In the second police shooting to flood the news this week, Philando Castile, a young black man, was shot and killed by a police officer in Minnesota (my home state) after being pulled over.[2] His death was broadcast in real-time by his girlfriend, who was in the car along with her 4 year old daughter. The video sparked a new round of #BlackLivesMatter protests in the Twin Cities and beyond. Philando Castile was stopped by the police more than 52 times (!) in the years before his untimely death and owed the courts more than $6,000 for various fines and feeds for miscellaneous petty violations. Rather than the narrow question of individual-level “bias” in isolated cases of officer shootings, it is these deep race (and class) inequities—in who gets stopped by the police and how they are treated by the justice system—that should command our attention.

Michelle Phelps is Assistant Professor of Sociology at the University of Minnesota.

Update/Correction: This post initially noted that the Policing Equity report found racial disparities in lethal use of force. That was incorrect. The study by Policing Equity did not have a sufficient number of cases of lethal shootings to draw firm conclusions. They did find race differences in for non-lethal use of force. For more on that report and Fryer’s findings, see this Buzzfeed story.

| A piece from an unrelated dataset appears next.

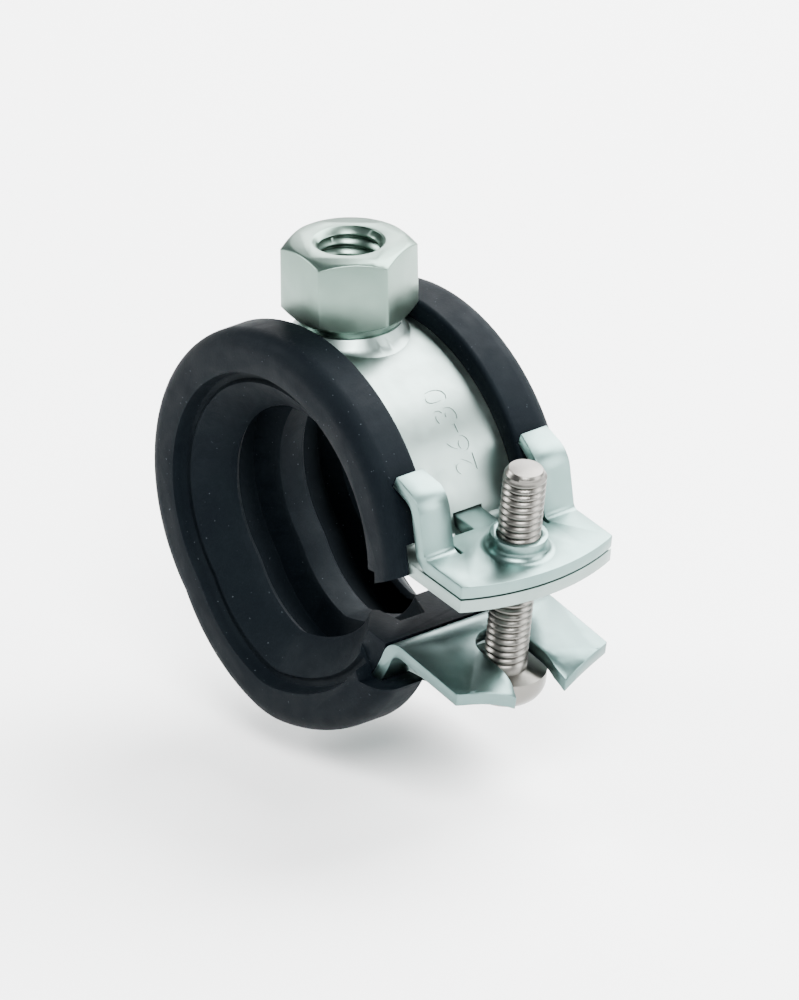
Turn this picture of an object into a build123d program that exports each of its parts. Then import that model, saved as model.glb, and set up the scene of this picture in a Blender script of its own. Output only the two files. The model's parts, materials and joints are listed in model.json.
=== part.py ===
from build123d import *
import os
from math import asin, atan2, cos, degrees, hypot, pi, radians, sin, sqrt, tan

os.makedirs("parts", exist_ok=True)

# Rubber-lined pipe clamp with a hinged lower half and one closing screw.
# Frame: +Y runs along the pipe, +Z points up to the connection nut, +X to the closing screw.
# The origin is the centre of the pipe seat in the upper half.
# Rest pose: the lower half hangs open above the screw's head. All sizes are in millimetres.

# Sheet metal of the two half bands and the lock plate
sheet = 1.5
band_bore_r = 17.6
band_width = 21.0
bend_inner_r = 1.5

# Rubber liner, as depths from the band's bore and places along the pipe
liner_depth = 5.8
groove_depth = 3.1
face_land = 0.7
face_step = 1.7
face_groove = 1.5
lip_wall = 2.0
lip_cover = 2.4
lip_reach = 3.8
lip_round = 2.2
lip_inner_round = 0.6
bead_setback = 4.5
bead_half = 1.8
rib_half = 2.0
rib_foot = 2.8
rib_crown = 0.4
rubber_play = 0.05

# Closing flange of the upper half and the lock plate that lies on it, placed from the screw
screw_reach = 8.06
closure_tilt = 9.17
plate_top_z = 2.81
plate_front = 3.49
plate_bulge = 2.11
plate_gap = 0.2
flange_hole_r = 3.2
rear_setback = 5.3
rear_side_gap = 0.8
tongue_half = 1.8
tongue_engage = 0.7
tongue_play = 0.2

# Ears of the lock plate
ear_setback = 2.86
ear_width = 4.2
ear_tip_width = 3.1
ear_height = 6.6
ear_lean = 0.9
ear_foot_r = 0.8
ear_bend_r = 1.8
ear_tip_angle = 29.5
ear_tip_lift = 0.5
ear_pocket = 0.15

# Closing screw, nominal M5
screw_r = 2.4
screw_play = 0.05
screw_above_plate = 10.0
screw_length = 25.0
screw_tip_r = 1.9
screw_tip_chamfer = 0.8
head_r = 4.65
head_height = 3.7
head_side = 1.2
head_gap = 0.702
recess_width = 1.1
recess_length = 5.0
recess_depth = 2.0
collar_wall = 0.75
collar_height = 1.9
collar_fillet = 1.0

# Connection nut, M8 thread in a hexagon of 13 mm, on a round pad pressed up from the band
nut_x = -1.25
nut_turn = -5.0
nut_flats = 13.0
nut_height = 8.25
nut_neck = 1.05
nut_neck_r = 5.4
nut_bore_r = 3.35
nut_mouth_r = 4.0
nut_chamfer_r = 6.25
nut_chamfer_angle = 30.0
pad_rise = 1.0
pad_top_r = 5.7
pad_foot_r = 8.15
pad_height = 3.5
pad_side_gap = 0.1

# Hinge at the back, opposite the screw
hinge_angle = 221.4
hinge_flange_width = 13.0
hinge_slot_width = 9.6
hinge_slot_rise = 0.8
hinge_bar = 1.5
hinge_bend_r = 1.2
hook_side_play = 0.3
hook_play = 0.5
hook_rise = 2.1
hook_slot_length = 4.2
hook_pocket_depth = 1.3
band_end_gap = 0.4
liner_end_gap = 0.15

# Arcs of the lower half in the closed clamp: its closing side is drawn in towards the pipe
draw_in = 1.69
draw_in_start = -96.0
draw_in_middle = -73.0
draw_in_end = -46.0

# Lower closing flange with its open slot and rolled-down lips
lower_top_z = -1.61
lower_slope = 1.6
lower_front = 0.85
lower_bulge = 2.1
slot_half = 3.05
slot_end_setback = 7.3
mouth_flare = 0.8
mouth_length = 1.8
droop_start = 1.5
droop_depth = 2.9
droop_power = 2.0
crease_start_y = 3.9
crease_margin = 0.2

# Trimmed ends of the liner, as corners of the cut: out from the band's bore, and height
spare_angle = 10.0
upper_web_end_z = 0.3
upper_end_inner = (0.4, -1.0)
upper_end_outer = (4.1, 0.67)
lower_web_end_z = -2.6
lower_wall_cut = ((-6.0, -2.6), (-2.5, -6.3), (-1.5, -7.6), (1.7, -6.9))

# Worked out from the sizes above
band_outer_r = band_bore_r + sheet
pipe_seat_r = band_bore_r - liner_depth
closing_bore_r = band_bore_r - draw_in
closing_outer_r = band_outer_r - draw_in
liner_width = band_width + 2 * lip_wall
half_band = band_width / 2
half_liner = liner_width / 2
half_lip_gap = half_band - lip_reach
lip_outer_r = band_outer_r + lip_cover
bend_outer_r = bend_inner_r + sheet
pad_top = band_outer_r + pad_rise
screw_x = band_outer_r + screw_reach
tilt_cos = cos(radians(closure_tilt))
tilt_sin = sin(radians(closure_tilt))
flange_top = -sheet - plate_gap
hook_width = hinge_slot_width - 2 * hook_side_play
bar_inner_r = band_outer_r + hinge_slot_rise
pivot_r = bar_inner_r + hinge_bar / 2
pivot = (pivot_r * cos(radians(hinge_angle)), pivot_r * sin(radians(hinge_angle)))
hinge_axis = Axis((pivot[0], 0, pivot[1]), (0, 1, 0))
lower_end_x = screw_x + lower_front
far = 10 * band_outer_r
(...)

[1] Ross finds that the black-white divide in the probability of being shot is larger for suspects who were unarmed (probability ratio of 3.5) verses armed (probability ratio of 2.9), but the confidence intervals overlap. In contrast, Fryer’s study finds that there is no difference between the percent of black verses white suspects that were armed among those shot at by police.

[2] In the video of his death, his girlfriend reports that they were ostensibly pulled over for a broken taillight. Some media outlets are reporting that the reason for the stop given over the police broadcast was that the Castile looked like a recent robbery suspect “because of the wide set nose.”